Une façon de rappeler sévèrement la junte algérienne à l’ordre. Le rappel à l’ordre est d’autant plus cinglant qu’il émane de quelques encablures des résidences des pontes du régime. Leurs oreilles ont dû siffler. «Cette condamnation s’est fondée sur un dossier qui se caractérise par une vacuité ahurissante», selon le communiqué de la famille d’Ihsane El Kadi, qui qualifie le régime algérien de «machine à broyer».
Cette réaction américaine va-t-elle pousser la junte algérienne à rappeler son ambassadeur à Washington, surtout que son tweet n’est pas sans rappeler les critiques acerbes proférées en octobre 2021 par le président français Emmanuel Macron, contre le «régime politico-militaire» algérien «fatigué» et «fragilisé» par le Hirak, conduisant à un premier rappel de l’ambassadeur algérien à Paris?

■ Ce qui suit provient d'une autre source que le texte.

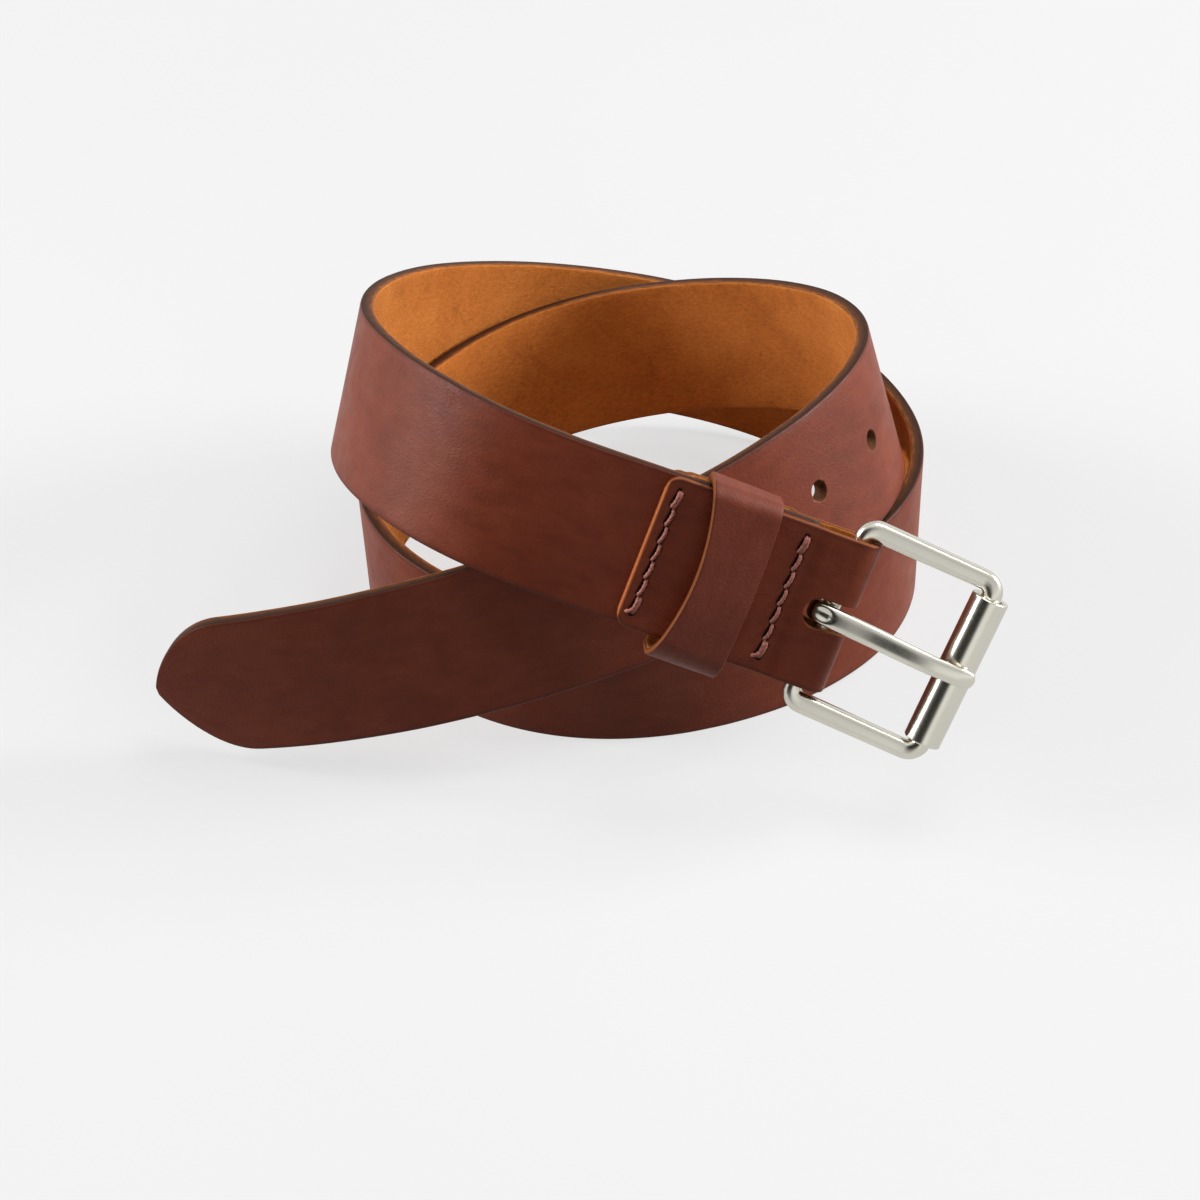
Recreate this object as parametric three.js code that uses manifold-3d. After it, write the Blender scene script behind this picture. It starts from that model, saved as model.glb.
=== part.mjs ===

Un deuxième rappel de l’ambassadeur algérien à Paris a eu lieu en février dernier suite à l’exfiltration vers la France de la journaliste franco-algérienne Amira Bouraoui, condamnée à une peine de prison et interdite de quitter le territoire algérien.
Mais il y a plus important: quand le président du gouvernement espagnol a reconnu que le plan d’autonomie présenté par le Maroc pour tourner la page du conflit du Sahara est la seule base de solution, le régime algérien a poussé des cris d’orfraie, alors que le sujet n’est pas supposé le concerner. Il a rappelé l’ambassadeur d’Algérie à Madrid en mars 2022. Plus d’un an après, le poste est toujours vacant. Pourtant l’Espagne n’a porté aucun jugement sur la politique ou les affaires algériennes, et elle a même livré à la vindicte de la junte deux opposants très actifs sur les réseaux sociaux, Mohamed Benhalima et Mohamed Abdellah.
On va voir si la gifle infligée à la junte à partir d’Alger va provoquer une réaction en cohérence avec les coups de menton de ces deux dernières années ou bien si les vieillards aux commandes vont faire la sourde oreille.
Selon des analystes algériens, Ihsane El Kadi a été envoyé en prison sur ordre du président algérien Abdelmadjid Tebboune lui-même. Ce dernier l’a d’ailleurs traité de «khabardji» (indic) lors de sa dernière sortie médiatique face à la presse locale, le 24 février. Une accusation qu’il a l’habitude de coller à tous les journalistes qui le critiquent, surtout qu’Ihsane El Kadi venait de lui contester toute habilitation à briguer un second mandat en 2024 et exiger du commandement de l’armée de chercher une autre monture, capable de manier les chiffres avec exactitude et de veiller à la véracité des faits rapportés.
D’ailleurs, Ihsane El Kadi, qui a toujours refusé de parler aux juges depuis son arrestation le 23 décembre dernier, s’est finalement exprimé lors du prononcé du verdict, se limitant à lancer une pique contre Tebboune. «J’ai rêvé d’avoir porté plainte contre le président de la République pour diffamation et avoir gagné mon procès» a été son dernier mot.